The here, according to the Court, is one of Chevron deference. The resolution of that question begins, the Court said, by determining if there is a statutory ambiguity. If there is then if a regulatory agency such as the SEC adopts a reasonable interpretation of the statute it is entitled to deference. Stated differently, the Court cannot second guess the agency by adopting an alternate reasonable interpretation of the statute.
The majority decision here, however, is anything but Chevron. Page after page of the majority opinion wonders about stating and restating the issue to be decided while searching for an ambiguity. Ultimately none is found. Rather, the majority adds together what it claims would be an overly narrow reading of the statute if its text were applied as written by Congress with speculation about what happened in the conference committee that ultimately produced Dodd-Frank. This leads the majority to conclude it should defer to the SEC.

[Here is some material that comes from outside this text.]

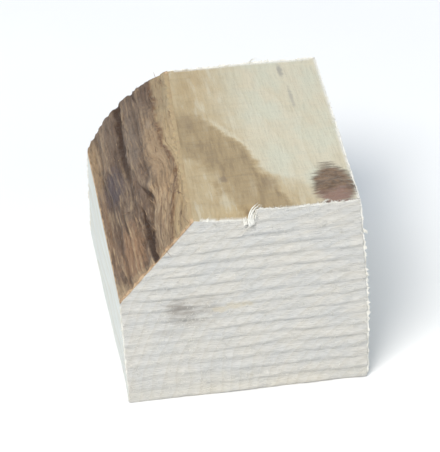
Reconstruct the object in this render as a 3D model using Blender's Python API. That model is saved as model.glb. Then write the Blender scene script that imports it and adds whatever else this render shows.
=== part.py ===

Speculation about the scope of a federal regulatory statute is not ambiguity. More speculation about what may or may not have happened in a conference committee is not ambiguity. Adding speculation to speculation equals more speculation. While the SEC’s views of what the scope of the Dodd-Frank whistleblower provisions may well have merit, that does not give the agency license to rewrite the plain language of the statute – even with the help of a compliance Circuit Court which seems to have forgotten that the interpretation of any statute begins with the statutory text. Ultimately this issue will now require resolution by the Supreme Court.